Brass nozzles transfer heat well and stay affordable, which is why they’re so common. They usually work fine for PLA and PETG in most workflows. When printing engineering materials, though, hardened options are often the safer pick. Hardened steel nozzles handle wear much better over time, but they often need slightly higher temperatures because heat transfer is lower. That tradeoff surprises many users.

Wear also does more than widen the nozzle. It slowly changes the internal bore, often in subtle ways. This damage can cause uneven extrusion and dimensional drift, issues that often go unnoticed until parts stop fitting or miss tolerances in production.

Hardened steel nozzles have become standard equipment, for instance, the P2S comes standard with a 300°C hardened steel nozzle. This addresses wear issues caused by abrasive materials such as carbon fibre or glass fibre, significantly extending maintenance intervals and ensuring stability during long-duration continuous production.
— Flashforge Technical Team, Flashforge
Comparison of common nozzle materials
Material Wear Resistance Best For
Brass Low PLA, PETG
Hardened Steel High CF, GF, Nylon
Ruby-tipped Very High Production runs
Tungsten Carbide Very High Industrial use

Stefan Hermann from E3D points out that ruby‑tipped and ceramic designs tend to keep tighter tolerances over time. Consistency often matters more than raw speed here. Stable 3D printing nozzles support repeatable results, which matters for production‑grade FDM 3D printers, especially when the same job runs again and again.

High-Flow Nozzles and Modern Printer Design

High-flow nozzles aren’t just bigger holes, even though many people think they are. Most designs lengthen the melt zone and smooth the internal path so the plastic has enough time to melt as print speeds go up. That detail often matters more than expected. When melting can’t keep up, even a large nozzle can struggle, and the problem usually shows as thin, uneven lines instead of full clogs.
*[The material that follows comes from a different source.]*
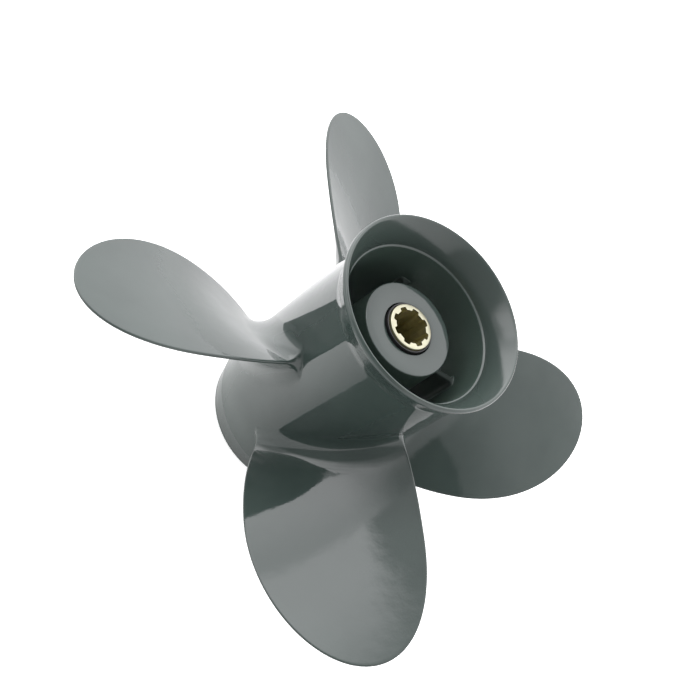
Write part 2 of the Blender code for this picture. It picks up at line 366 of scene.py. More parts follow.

Modern industrial systems are built with this in mind. Platforms like RatRig V-Core and enclosed machines rely on steady extrusion while running fast, often for hours at a time. High-flow nozzles also make thicker layers easier to use without losing part strength, which helps a lot with functional prints. It may sound simple, but it makes a clear difference.

These designs usually reduce shear stress inside the melt path. That matters for filled or brittle filaments that don’t handle rough flow well (many users have had one snap during a print). With more even melting, layer adhesion often improves, so parts stay strong at higher speeds.

Dr. R. Kumar points out that the nozzle design directly controls melting and flow in this process.

Nozzle diameter is an important parameter of the nozzle design.
— Dr. R. Kumar, Springer

A common mistake is using a larger nozzle without adjusting temperature or pressure advance. That often causes rough surfaces or weak layers. A better method is to raise the nozzle temperature slightly, tune flow settings, and test with real parts instead of only calibration cubes, which can hide issues.

On long, continuous prints, thermal stability becomes key. Pairing high-flow nozzles with solid heaters cuts thermal lag and keeps extrusion steady, which usually matters most during overnight prints.

Choosing the Right Nozzle for Real Applications

Choosing the right nozzle usually comes down to the job, which reflects how most shops really work. When prototypes have tight fits, accuracy matters more, especially when parts need to line up cleanly and assemble without being forced. Jigs, fixtures, and educational labs often care less about fine detail and more about strength, quicker print times, and durability that holds up to frequent handling with little upkeep. Different needs naturally lead to different trade‑offs.

For functional prototypes, a 0.4 mm hardened steel nozzle is often a dependable, everyday choice that balances detail and consistency. Tooling and fixtures usually work better with 0.6 mm or 0.8 mm nozzles, since thicker lines improve layer bonding and reduce total print time, which adds up quickly. When printing abrasive materials, hardened steel nozzles or premium tips often pay off through longer life. Worth it, in my view.

Matching nozzle size to tolerance needs also helps. Larger nozzles often need extra allowance for holes and mating surfaces, so this should be planned in CAD and fine‑tuned again during slicing, where small tweaks matter.

Australian manufacturers often handle mixed workloads. Swapping nozzles and saving print profiles helps, keeping spares avoids delays, and tracking hours on abrasive filaments lets teams replace nozzles before quality drops. Fewer surprises, which is usually a good thing.

Putting Nozzle Knowledge into Practice

For industrial users, perfect surface finish usually isn’t the main goal. What matters more is getting results that stay consistent and strong while keeping up with production speed, and that balance isn’t always easy. The right nozzle choice often helps more than people expect.

Nozzles may be small, but they shape results in big ways. Diameter affects print speed and detail, and there’s usually a trade-off between the two. Material and design then influence wear, flow, and how steady extrusion feels during a run. Small parts, big impact, especially during long jobs where problems tend to show up.

In day-to-day work, the most successful teams treat nozzle selection as something they revisit, not a one-time choice. They often keep notes on what works, standardise setups, and include nozzle checks in regular maintenance routines, the boring habits that usually pay off.

Running high-speed FDM 3D printers? A useful approach is to look again at nozzle setup: match size to real part needs, switch to hardened options for abrasive filaments, and re‑dial settings after changes, where even small tweaks can show up on the shop floor.

Ultimately, understanding 3D printing nozzles helps engineers make better decisions and maintain consistent production quality across diverse applications.